Monday, September 05, 2022

1. Nguyen v. Frauenheim, No. 20-56284 (8-22-22)(M. Smith w/Bade & VanDyke). The 9th affirms denial of a habeas petition, finding no Batson violation. The Batson challenge went to gender and mixed race. The 9th reiterates that Teague bars new rules being established in habeas. As such, looking at a class of Hispanic women would be a new class (Hispanic and gender). There was also no Batson violation as to the Hispanic juror.

 

https://cdn.ca9.uscourts.gov/datastore/opinions/2022/08/22/20-56284.pdf

 

2. US v. Ramirez-Ramirez, No. 21-10127 (8-22-22)(Paez w/Hawkins & Watford). Summary by Ryan Moore, AFPD (Appeals), D. AZ, who argued the case: “The CA9 holds on plain error that the 6A public-trial right applies to the phase of announcing guilt in a bench trial. Only the CA2 so held previously.
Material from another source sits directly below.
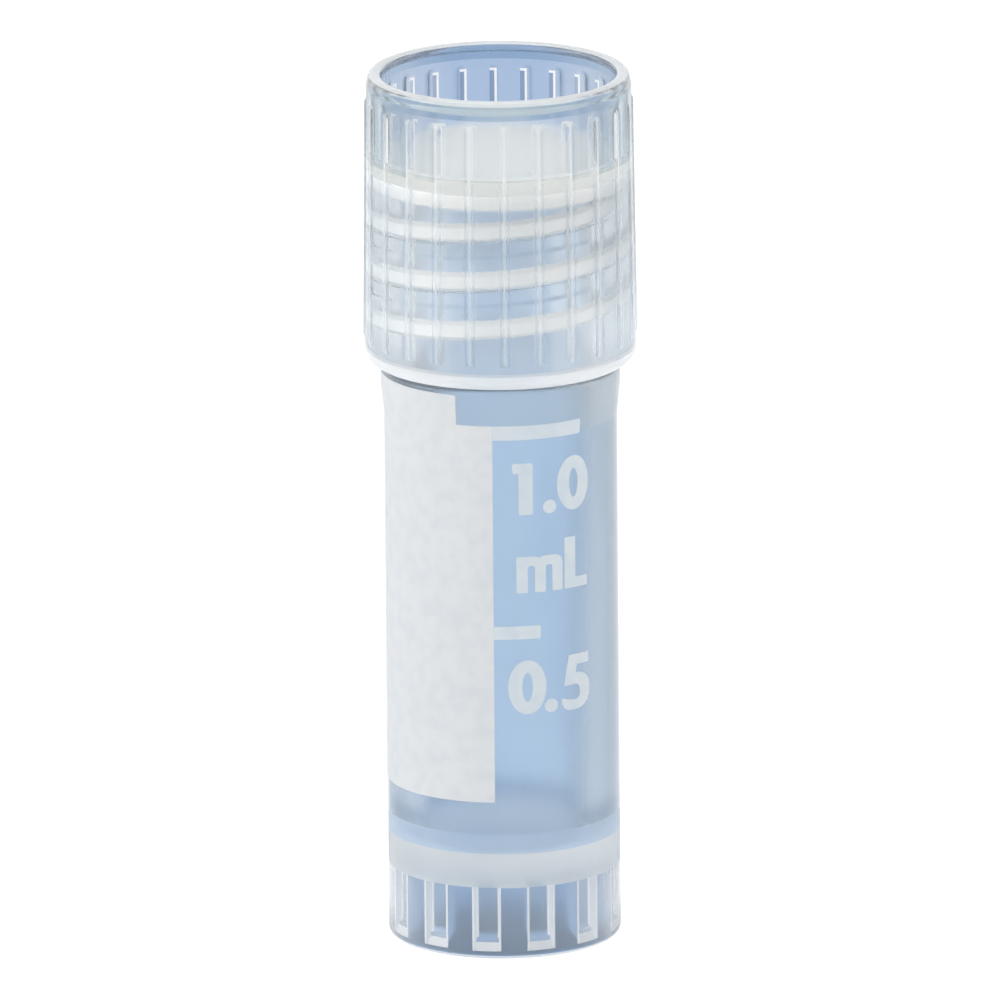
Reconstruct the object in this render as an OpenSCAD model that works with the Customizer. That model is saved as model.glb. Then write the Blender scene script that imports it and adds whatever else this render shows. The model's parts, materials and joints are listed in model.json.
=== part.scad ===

The district court announced its findings of guilt about a week after the bench trial only in writing, while the defendant sat in jail. The panel held that the 6A requires findings of guilt be made in open court, even when the factfinder is the judge. Although the panel also held that the district court’s later reiteration of its findings at sentencing satisfied the 6A’s open-court requirement, it nonetheless remanded for specific findings of fact because the district court had denied as untimely a request for specific findings made after the written announcement of guilt, which was “legally insufficient.” Unfortunately, the plain error standard doomed what the panel called “a strong argument” that the guilt by email scheme also violated the rights to be present under the 5A and Rule 43(a). And we really should have gotten a new trial for the 6A violation, in my opinion, because a mere reiteration at sentencing of a decision made long after the judge has moved on is not a substitute for the moment of truth when the judge faces a defendant in trial and makes/announces the decision in open court. But the caselaw isn’t great on the remedy for this structural error and a new trial was always a longshot.

 

https://cdn.ca9.uscourts.gov/datastore/opinions/2022/08/22/21-10127.pdf

 

3. US v. Jaimez, No. 19-50253 (8-23-22)(Bress w/Fitzwater; Concurrence/dissent by Owens). The 9th affirms convictions for RICO, money laundering, and conspiracy. There was sufficient evidence. Owens dissents on money laundering, arguing the defendant, a low level “foot soldier,” did not know the purpose of the money laundering actions was to conceal financial transactions.